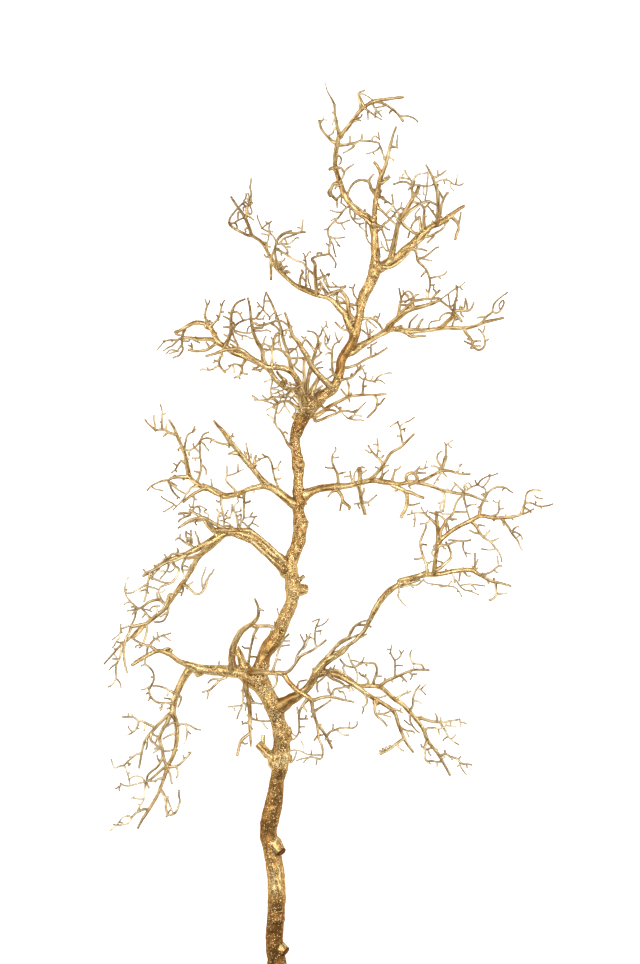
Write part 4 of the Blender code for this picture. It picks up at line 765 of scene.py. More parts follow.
# %% Upper right
PEAK_RIGHT_TWIGS = """
384,267 390,267 396,264 402,259 408,253 413,247 419,242 424,238 427,234 430,230 r1.7 l;
402,220 406,215 410,211 414,208 418,205 422,203 426,202 428,201 433,203 437,205 r1.6 e1.2 j;
413,197 416,193 418,189 419,185 r2.1 b; 413,186 418,185 424,186 430,186 434,184 r1.3 j;
434,184 437,182 441,180 446,180 450,181 453,184 457,185 461,185 464,183 r1.5 e.8;
450,182 451,187 454,191; 445,180 447,178; 444,181 445,184; 456,184 457,178 458,174;
412,182 414,179 416,176 420,174 426,173 429,171 r1; 411,185 406,182 400,182 395,184 393,184 r1.2 b;
412,184 410,179 407,175 405,170 r1; 410,180 404,178 399,177; 405,171 402,176 399,180;
401,177 403,179; 411,186 409,189 408,190; 413,184 415,181; 416,196 418,193 420,195;
417,197 420,200 422,203 r1.8 j; 414,202 418,203 421,204 r1.2 j;
423,230 424,226 424,220 424,215 424,209 421,204 r1.8 j; 421,230 420,222 419,216 r1.4 b;
415,216 418,219 r1; 417,219 413,223 411,228 409,234 408,238 r1; 425,216 427,216; 416,213 420,208;
402,222 405,226 409,229 412,231 414,233 418,233 r1.4 b; 401,208 401,206 402,202 r1;
399,216 401,214 404,211; 392,216 396,217 398,221 r1; 392,217 395,215 397,219 400,222 r1;
395,209 398,212 401,214; 437,220 440,214 441,208 442,203 444,198 446,195 448,193 r1.5 e1;
443,199 441,195 439,191 r1.3 b; 432,178 436,177 440,175 443,173 446,170 r1; 438,176 438,170;
444,198 446,194 447,192 449,193; 428,172 428,178 427,184 427,190 426,195 425,200 r1.2 j;
424,187 424,195 r1; 437,218 434,214 431,210 428,206 r1; 433,213 433,210;
426,207 429,203 432,202 436,205; 440,217 442,217; 432,221 434,222; 437,188 438,184;
448,218 447,215; 450,214 452,213; 453,218 456,221 458,224 459,228 457,233 455,240 r1.3 e1.5 b;
459,224 460,218 461,212; 424,237 430,236 436,233 441,230 444,227 446,223 449,221 r1.6 l;
434,236 430,240 427,243 r1; 438,226 441,225; 409,248 415,249 421,249 427,251 r1.1; 417,247 418,245;
418,259 422,258 426,256 431,252 436,248 439,247 r1; 423,259 428,260 432,261;
427,270 424,273 421,277; 430,278 435,277 440,276 445,274 447,271 r1; 439,276 441,279;
430,285 434,285 435,284; 434,285 434,288;
"""

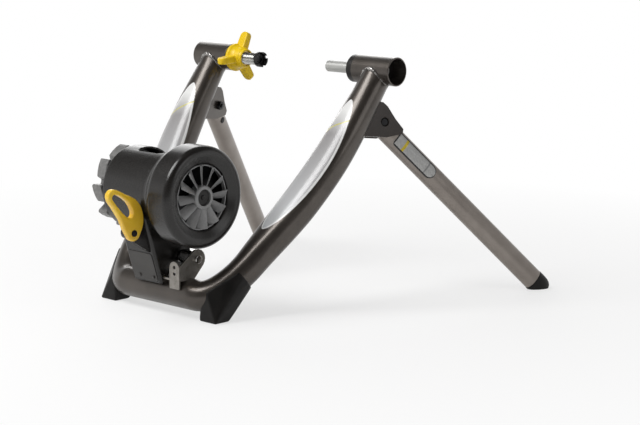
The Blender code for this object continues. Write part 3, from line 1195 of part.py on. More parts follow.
def make_fluid_unit(parent, rotor):
    unit_axis = along_x(ROLLER_Y, ROLLER_Z)
    inner_end = -CHEEK_X - 0.0030 - GAP - 0.0030
    housing = finish("fluid_housing", prism(fin_outline(), DRUM_LEFT_X, BARREL_LEFT_X - 0.0015, unit_axis),
                     "cast_grey")
    soft_edges(housing, 0.0012, 1, 50)
    neck = [(DRUM_LEFT_X + 0.004, 0), (DRUM_LEFT_X + 0.004, DRUM_RADIUS - 0.001),
            (inner_end, DRUM_RADIUS - 0.001), (inner_end, 0)]
    combine(housing, finish("drum", turned(neck, unit_axis, 32), "cast_grey"), "UNION")
    face = [(DRUM_LEFT_X - 0.0040, 0), (DRUM_LEFT_X - 0.0040, 0.0300), (DRUM_LEFT_X - 0.0020, 0.0420),
            (DRUM_LEFT_X + 0.002, 0.0460), (DRUM_LEFT_X + 0.002, 0)]
    combine(housing, finish("face", turned(face, unit_axis, 32), "cast_grey"), "UNION")
    wall = 0.0040
    cavity = [(DRUM_LEFT_X + wall, 0), (DRUM_LEFT_X + wall, DRUM_RADIUS - wall - 0.001),
              (inner_end + 0.01, DRUM_RADIUS - wall - 0.001), (inner_end + 0.01, 0)]
    combine(housing, finish("cavity", turned(cavity, unit_axis, 28), "cast_grey"))
    hang(housing, parent)
    smooth_again(housing)

    cover_low = inner_end - 0.0035
    cover = [(cover_low, 0.0120), (cover_low, DRUM_RADIUS - wall - 0.001 - GAP),
             (inner_end + GAP, DRUM_RADIUS - wall - 0.001 - GAP),
             (inner_end + GAP, DRUM_RADIUS - 0.001), (inner_end + 0.0030,
                                                      DRUM_RADIUS - 0.001), (inner_end + 0.0030, 0.0120)]
    finish("fluid_cover", turned(cover, unit_axis, 24), "cast_grey", parent)
    seal = pipe_shape(unit_axis, cover_low, inner_end + 0.0012, 0.0120 - GAP, SHAFT_RADIUS + GAP, 16)
    finish("shaft_seal", seal, "rubber", parent)

    left, right = IMPELLER_LEFT_X, IMPELLER_RIGHT_X
    disc = pipe_shape(unit_axis, left, left + 0.0040, IMPELLER_RADIUS, SHAFT_RADIUS + GAP, 16)
    impeller = finish("impeller", disc, "satin_steel")
    hub = pipe_shape(unit_axis, left + 0.0035, right, SHAFT_RADIUS * 2, SHAFT_RADIUS + GAP, 12)
    combine(impeller, finish("hub", hub, "satin_steel"), "UNION")
    for i in range(6):
        angle = 2 * math.pi * i / 6
        near, far, half = SHAFT_RADIUS + 0.0030, IMPELLER_RADIUS - 0.0005, VANE_THICK / 2
        outline = [(near, -half), (far, -half), (far, half), (near, half)]
        vane = prism(outline, left + 0.0035, right - 0.0040, unit_axis @ Matrix.Rotation(angle, 4, "Z"))
        combine(impeller, finish("vane", vane, "satin_steel"), "UNION")
    bore = rod_shape(unit_axis, left - 0.0100, right - 0.0020, SHAFT_RADIUS + GAP, steps=16)
    combine(impeller, finish("hole", bore, "satin_steel"))
    hang(impeller, rotor)
    smooth_again(impeller)


# Tension lever: a loop handle on a clevis
LOOP_OUTLINE = ((0.0170, 0.0059), (0.0196, 0.0150), (0.0194, 0.0261), (0.0156, 0.0390), (0.0051, 0.0522),
                (-0.0161, 0.0626), (-0.0320, 0.0705), (-0.0420, 0.0715), (-0.0490, 0.0650), (-0.0480, 0.0550),
                (-0.0400, 0.0440), (-0.0255, 0.0230), (-0.0190, 0.0080))
LOOP_BASE_RADIUS = 0.0125
LOOP_HOLE = ((-0.0365, 0.0640), (-0.0410, 0.0600), (-0.0385, 0.0540), (-0.0220, 0.0350), (-0.0090, 0.0245),
             (-0.0030, 0.0265), (-0.0020, 0.0345), (-0.0110, 0.0493), (-0.0260, 0.0600))


def make_tension_lever(parent):
    place = along_x(TENSION_Y, TENSION_Z)
    low, high = TENSION_X - TENSION_THICK, TENSION_X
    outline = rounded_through(LOOP_OUTLINE, 2, closed=False)
    outline += arc_points(0, 0, LOOP_BASE_RADIUS, 222, 335, 7)
    lever = finish("tension_lever", prism(outline, low, high, place), "yellow_plastic")
    combine(lever, finish("loop", prism(rounded_through(LOOP_HOLE, 2), low - 0.01, high + 0.01, place),
                          "yellow_plastic"))
    soft_edges(lever, 0.0016, 1, 50)
    combine(lever, finish("hole", rod_shape(place, low - 0.01, high + 0.01, TENSION_SCREW_RADIUS + GAP,
                                            steps=16), "yellow_plastic"))
    combine(lever, finish("recess", rod_shape(place, high - 0.0012, high + 0.01, 0.0055, steps=20),
                          "yellow_plastic"))
    hang(lever, parent)
    smooth_again(lever)
    start = LUG_LOW_X + 0.0004
    screw = [(start, 0), (start, TENSION_SCREW_RADIUS), (high - 0.0009, TENSION_SCREW_RADIUS),
             (high - 0.0009, 0.0050),
             (high + 0.0008, 0.0050), (high + 0.0014, 0.0042), (high + 0.0014, 0)]
    finish("tension_lever_screw", turned(screw, place, 16), "black_steel", parent)
    offset = Matrix.Translation((-PUSH_DIR.x * CAM_OFFSET, -PUSH_DIR.y * CAM_OFFSET, 0))
    cam = finish("tension_cam", rod_shape(place @ offset, LUG_LOW_X + 0.0029, low - GAP, CAM_RADIUS,
                                          steps=20), "satin_steel")
    combine(cam, finish("hole", rod_shape(place, low - 0.03, high + 0.01, TENSION_SCREW_RADIUS + GAP,
                                          steps=16), "satin_steel"))
    hang(cam, parent)
    smooth_again(cam)


def make_push_rod(parent):
    """Rod between the lever's cam and the tab of the saddle."""
    length = (Vector((PUSH_POINT_Y, PUSH_POINT_Z)) - Vector((TENSION_Y, TENSION_Z))).length
    start = CAM_RADIUS - CAM_OFFSET + GAP
    finish("push_rod", rod_shape(push_place(), start, length, PUSH_ROD_RADIUS, 0.0005, 12), "satin_steel",
           parent)


def centre_on_origin(origin):
    """Move the trainer so that the origin is under the middle of its outline, on the floor."""
    bpy.context.view_layer.update()
    low, high = Vector((1e9,) * 3), Vector((-1e9,) * 3)
    for piece in bpy.data.objects:
        if piece.type != "MESH":
            continue
        for vert in piece.data.vertices:
            place = piece.matrix_world @ vert.co
            low = Vector(map(min, low, place))
            high = Vector(map(max, high, place))
    origin.location -= Vector(((low.x + high.x) / 2, (low.y + high.y) / 2, low.z))
    bpy.context.view_layer.update()


def build():
    clear_scene()
    origin = pivot("trainer", (0, 0, 0), None)
    make_frame_tube(origin)
    for side in (-1, 1):
        make_clamp_tube(side, origin)
        make_foot(side, origin)
        make_hinge(side, origin)
        tag = "right" if side > 0 else "left"
        make_leg(side, pivot("leg_fold_" + tag, mirrored(HINGE, side), origin))
    rod_pivot = pivot("rod_slide", (LEVER_X, 0, AXLE_HEIGHT), origin)
    lever_pivot = pivot("clamp_lever_turn", (LEVER_X, 0, AXLE_HEIGHT), rod_pivot)
    make_rod_clamp(origin, rod_pivot, lever_pivot)
    cup_pivot = pivot("cup_slide", (-CLAMP_GAP_HALF, 0, AXLE_HEIGHT), origin)
    knob_pivot = pivot("jam_knob_turn", (KNOB_X, 0, AXLE_HEIGHT), origin)
    make_cup_clamp(origin, cup_pivot, knob_pivot)
    make_saddle(origin)
    unit_pivot = pivot("unit_swing", (0, SWING_Y, SWING_Z), origin)
    rotor_pivot = pivot("rotor_spin", (0, ROLLER_Y, ROLLER_Z), unit_pivot)
    tension_pivot = pivot("tension_lever_turn", (TENSION_X, TENSION_Y, TENSION_Z), unit_pivot)
    push_pivot = pivot("push_rod_slide", (PUSH_ROD_X, TENSION_Y, TENSION_Z), unit_pivot)
    make_yoke(unit_pivot)
    make_shroud_left(unit_pivot)
    make_shroud_right(unit_pivot)
    make_fluid_unit(unit_pivot, rotor_pivot)
    make_rotor(rotor_pivot)
    make_rear_cover(unit_pivot)
    make_tension_lever(tension_pivot)
    make_push_rod(push_pivot)
    centre_on_origin(origin)


build()
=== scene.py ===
"""Looks of the folding fluid trainer: painted bent frame, finned resistance unit, yellow knob and levers.

Metres, +Z up. Every piece is made where the frame's parts are, so nothing is fitted afterwards.
"""
import json
import math

import bpy
from mathutils import Matrix, Vector

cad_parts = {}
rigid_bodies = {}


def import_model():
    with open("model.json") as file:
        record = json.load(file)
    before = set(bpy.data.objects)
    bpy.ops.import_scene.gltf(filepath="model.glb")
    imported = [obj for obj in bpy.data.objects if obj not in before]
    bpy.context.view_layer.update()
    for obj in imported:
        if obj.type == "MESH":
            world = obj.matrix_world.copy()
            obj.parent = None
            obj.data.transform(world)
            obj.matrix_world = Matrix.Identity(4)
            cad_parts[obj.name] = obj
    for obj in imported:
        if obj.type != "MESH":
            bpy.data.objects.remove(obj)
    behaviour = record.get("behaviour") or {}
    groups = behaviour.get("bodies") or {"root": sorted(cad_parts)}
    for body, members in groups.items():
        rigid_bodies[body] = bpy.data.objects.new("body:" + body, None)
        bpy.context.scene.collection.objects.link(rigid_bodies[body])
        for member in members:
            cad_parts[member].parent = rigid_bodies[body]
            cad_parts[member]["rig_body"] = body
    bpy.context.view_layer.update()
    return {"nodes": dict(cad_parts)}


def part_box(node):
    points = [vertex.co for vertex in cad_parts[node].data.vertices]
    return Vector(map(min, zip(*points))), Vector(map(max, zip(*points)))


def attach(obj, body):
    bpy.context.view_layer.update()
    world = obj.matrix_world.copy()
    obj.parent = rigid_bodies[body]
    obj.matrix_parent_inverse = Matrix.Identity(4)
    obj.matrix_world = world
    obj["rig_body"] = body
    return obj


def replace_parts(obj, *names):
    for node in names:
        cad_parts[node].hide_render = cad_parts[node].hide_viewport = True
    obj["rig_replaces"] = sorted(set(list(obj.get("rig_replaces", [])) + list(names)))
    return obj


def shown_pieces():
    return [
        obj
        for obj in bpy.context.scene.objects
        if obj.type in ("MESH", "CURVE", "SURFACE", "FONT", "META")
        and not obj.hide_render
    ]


for leftover in list(bpy.data.objects):
    bpy.data.objects.remove(leftover)
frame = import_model()

# Main sizes of the trainer, as its parts have them
CLAMP_INNER_X = 0.1466                          # inner end of the right clamp tube
clamp_low, clamp_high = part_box("clamp_tube_right")
CLAMP_RADIUS = (clamp_high.z - clamp_low.z) / 2
AXLE = Vector((clamp_low.x - CLAMP_INNER_X, (clamp_low.y + clamp_high.y) / 2, clamp_low.z + CLAMP_RADIUS))
CROSS_Y, CROSS_Z = AXLE.y - 0.297, 0.035        # cross tube
UNIT_Y, UNIT_Z = AXLE.y - 0.300, 0.191          # roller axis
TUBE_RADIUS, WALL = 0.0225, 0.0018
OVAL_WIDE, OVAL_DEEP = 0.0298, 0.0225           # uprights' half width and half depth where pressed oval
END_PRESS = 0.0026                              # how much flatter the uprights end, for a blunt joint
HINGE = Vector((0.1969, AXLE.y - 0.0110, 0.2880))
LEG_END = Vector((0.3318, AXLE.y + 0.2456, 0.0))


# Working on one piece at a time
def only(piece):
    """Leave object mode with this piece alone selected and active."""
    if bpy.context.mode != "OBJECT":
        bpy.ops.object.mode_set(mode="OBJECT")
    bpy.ops.object.select_all(action="DESELECT")
    piece.select_set(True)
    bpy.context.view_layer.objects.active = piece


def editing(piece, mode="VERT"):
    """Edit one piece with nothing selected in it."""
    only(piece)
    bpy.ops.object.mode_set(mode="EDIT")
    bpy.ops.mesh.select_mode(type=mode)
    bpy.ops.mesh.select_all(action="DESELECT")


def done():
    """Back to object mode."""
    bpy.ops.object.mode_set(mode="OBJECT")


def pick_edges(piece, wanted):
    """Edit the piece with those edges selected whose two ends pass the test."""
    editing(piece, "EDGE")
    done()
    for edge in piece.data.edges:
        a, b = (piece.data.vertices[k].co for k in edge.vertices)
        edge.select = bool(wanted(a, b))
    bpy.ops.object.mode_set(mode="EDIT")


def empty_piece(name):
    piece = bpy.data.objects.new(name, bpy.data.meshes.new(name))
    bpy.context.scene.collection.objects.link(piece)
    return piece


def apply(piece, kind, **settings):
    """Add a modifier, set it and apply it at once."""
    only(piece)
    step = piece.modifiers.new(kind.lower(), kind)
    for key, value in settings.items():
        setattr(step, key, value)
    bpy.ops.object.modifier_apply(modifier=step.name)
    return piece


def settle(piece):
    """Put the piece's place into its mesh."""
    only(piece)
    bpy.ops.object.transform_apply(location=True, rotation=True, scale=True)
    return piece


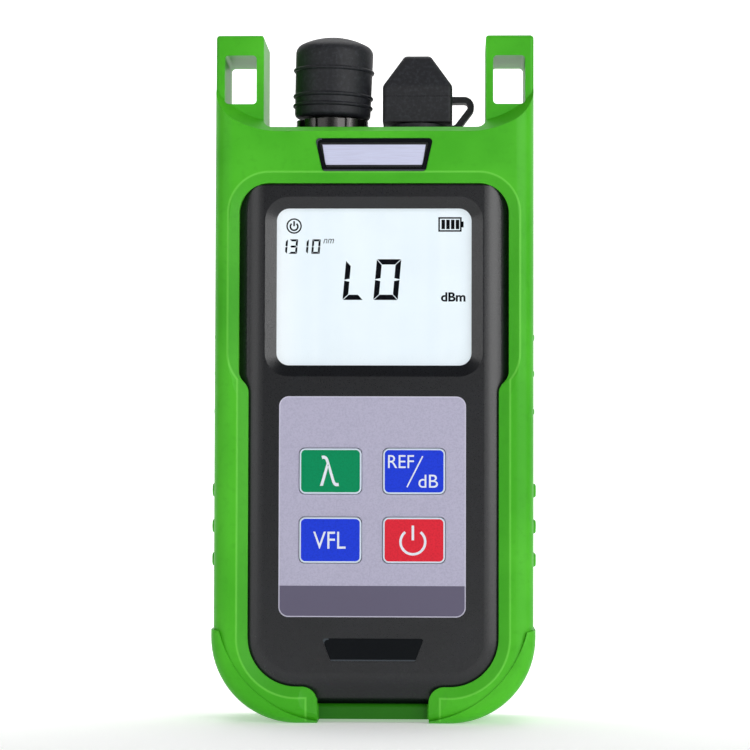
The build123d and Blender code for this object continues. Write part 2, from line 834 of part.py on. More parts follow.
with BuildPart() as display_frame:
    frame_reach = lens_margin + case_gap
    with BuildSketch(facing(board_front - glue_gap)):
        window_outline(
            window_half_width + frame_reach + frame_wall, window_low - frame_reach - frame_wall,
            window_high + frame_reach + frame_wall, frame_wall,
        )
        with Locations((0, (window_low + window_high) / 2)):
            Rectangle(
                2 * (window_half_width + frame_reach),
                window_high - window_low + 2 * frame_reach, mode=Mode.SUBTRACT,
            )
    extrude(amount=board_front - glue_gap - lens_front)

display_frame.part.label = "display_frame"
export_step(display_frame.part, "parts/display_frame.step")

# Keypad: the printed film, four keys with hidden flanges, and the rubber mat under them
with BuildPart() as keypad_overlay:
    with BuildSketch(facing(pocket_floor - glue_gap)):
        window_outline(
            overlay_half_width, overlay_low, overlay_high, overlay_radius, overlay_middle
        )
        with Locations(*key_places.values()):
            RectangleRounded(
                key_width + 2 * key_gap, key_height + 2 * key_gap, key_radius,
                mode=Mode.SUBTRACT,
            )
    extrude(amount=overlay_thickness)

keypad_overlay.part.label = "keypad_overlay"
export_step(keypad_overlay.part, "parts/keypad_overlay.step")

for key_name, key_place in key_places.items():
    with BuildPart() as key:
        with BuildSketch(facing(flange_back)):
            with Locations(key_place):
                RectangleRounded(
                    key_width + 2 * key_flange, key_height + 2 * key_flange, key_radius
                )
        extrude(amount=key_flange_thickness)
        with BuildSketch(facing(flange_back)):
            with Locations(key_place):
                RectangleRounded(key_width, key_height, key_radius)
        extrude(amount=flange_back - key_front)
        fillet(key.faces().sort_by(Axis.Y)[0].edges(), radius=key_edge_radius)
    key.part.label = key_name
    export_step(key.part, f"parts/{key_name}.step")

with BuildPart() as key_dome_mat:
    mat_back = board_front - glue_gap
    with BuildSketch(facing(mat_back)):
        window_outline(mat_half_width, mat_low, mat_high, key_radius, overlay_middle)
    extrude(amount=mat_thickness)
    for place in key_places.values():
        with BuildSketch(facing(mat_back)):
            with Locations(place):
                Circle(dome_radius)
        with BuildSketch(facing(dome_top)):
            with Locations(place):
                Circle(dome_top_radius)
        loft()
    for place in key_places.values():
        with BuildSketch(facing(board_front)):
            with Locations(place):
                Circle(dome_radius - dome_wall)
        with BuildSketch(facing(dome_top + dome_wall)):
            with Locations(place):
                Circle(dome_top_radius - dome_wall)
        loft(mode=Mode.SUBTRACT)

key_dome_mat.part.label = "key_dome_mat"
export_step(key_dome_mat.part, "parts/key_dome_mat.step")

# Nameplate in the boot's band: a black rim round a bare metal insert
nameplate_floor = boot_front + nameplate_pocket - glue_gap
nameplate_front = boot_front - nameplate_proud
with BuildPart() as nameplate_bezel:
    with BuildSketch(facing(nameplate_floor)):
        plate_outline(
            nameplate_half_low - case_gap, nameplate_half_high - case_gap,
            nameplate_low + case_gap, nameplate_high - case_gap, nameplate_radius,
        )
        plate_outline(
            nameplate_half_low - nameplate_rim, nameplate_half_high - nameplate_rim,
            nameplate_low + nameplate_rim, nameplate_high - nameplate_rim,
            nameplate_radius / 2, mode=Mode.SUBTRACT,
        )
    extrude(amount=nameplate_floor - nameplate_front)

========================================

**REQUIREMENT**
Proceeding from the line containing "(TENSION_X, TENSION_Y, TENSION_Z), unit_pivot)" through the line containing "before = set(bpy.data.objects)", transcribe the lines above exactly, both end lines included.

**EXERCISE RESPONSE**
    tension_pivot = pivot("tension_lever_turn", (TENSION_X, TENSION_Y, TENSION_Z), unit_pivot)
    push_pivot = pivot("push_rod_slide", (PUSH_ROD_X, TENSION_Y, TENSION_Z), unit_pivot)
    make_yoke(unit_pivot)
    make_shroud_left(unit_pivot)
    make_shroud_right(unit_pivot)
    make_fluid_unit(unit_pivot, rotor_pivot)
    make_rotor(rotor_pivot)
    make_rear_cover(unit_pivot)
    make_tension_lever(tension_pivot)
    make_push_rod(push_pivot)
    centre_on_origin(origin)


build()
=== scene.py ===
"""Looks of the folding fluid trainer: painted bent frame, finned resistance unit, yellow knob and levers.

Metres, +Z up. Every piece is made where the frame's parts are, so nothing is fitted afterwards.
"""
import json
import math

import bpy
from mathutils import Matrix, Vector

cad_parts = {}
rigid_bodies = {}


def import_model():
    with open("model.json") as file:
        record = json.load(file)
    before = set(bpy.data.objects)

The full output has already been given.